A woman is walking alone at night in her own neighborhood, which is not known for its safety. A man crosses the street and attempts to assault her. She pulls out the gun she is carrying, points it at him, and tells him to leave. He does.

These are true stories, and there are many other such stories. While it may be statistically true–as the gun-control lobby insists–that more women are killed by intimates than by strangers, and that having a gun in the house makes it possible the gun will be used on a family member, the women behind these stories do not fit neatly into statistical frameworks. Like all women, they must negotiate with male supremacy on a day to day, night to night basis, and in their individual situations, guns were the safest and smartest way to do that. Their experiences–they averted an attack, and no one got hurt–do not appear in any statistics.

Effective gun control laws are urgently needed. But the movement for gun control sabotages itself by invoking gender, while neglecting to put forth a substantive gender analysis. They invite the perfectly sound “counter” argument that many women need guns for self-defense. Perhaps the problem arises when they fail to take gender into acount when creating and putting forth their agenda. The vast majority of gun violence is committed by males. Many women have safely used handguns for self-defense in situations in which no other weapon would have been reliable for self-protection. An agenda for gun control is certainly limited if it doesn’t take such important factors into account.

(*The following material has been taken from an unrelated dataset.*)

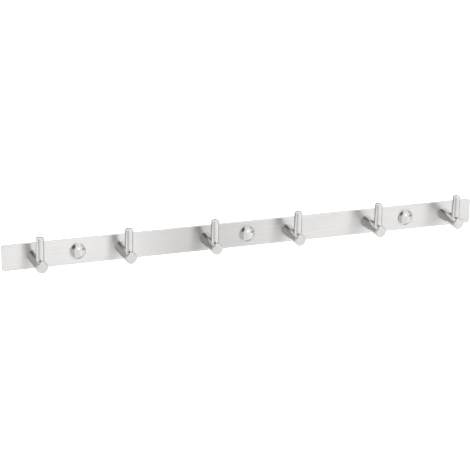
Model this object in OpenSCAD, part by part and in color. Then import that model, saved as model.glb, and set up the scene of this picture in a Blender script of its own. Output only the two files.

The Million Mom March campaign, and the gun-control movement in general, is not publicly asking for an end to all private ownership of handguns–despite what is obviously their dream demand of abolishing all handguns. The pro-gun control movement could be compatible with the desire of many women to own guns for self-defense. There doesn’t have to be a women versus women debate. Women who support gun control and women who own guns both make sense. It’s macho gun culture and senseless gun violence that do not.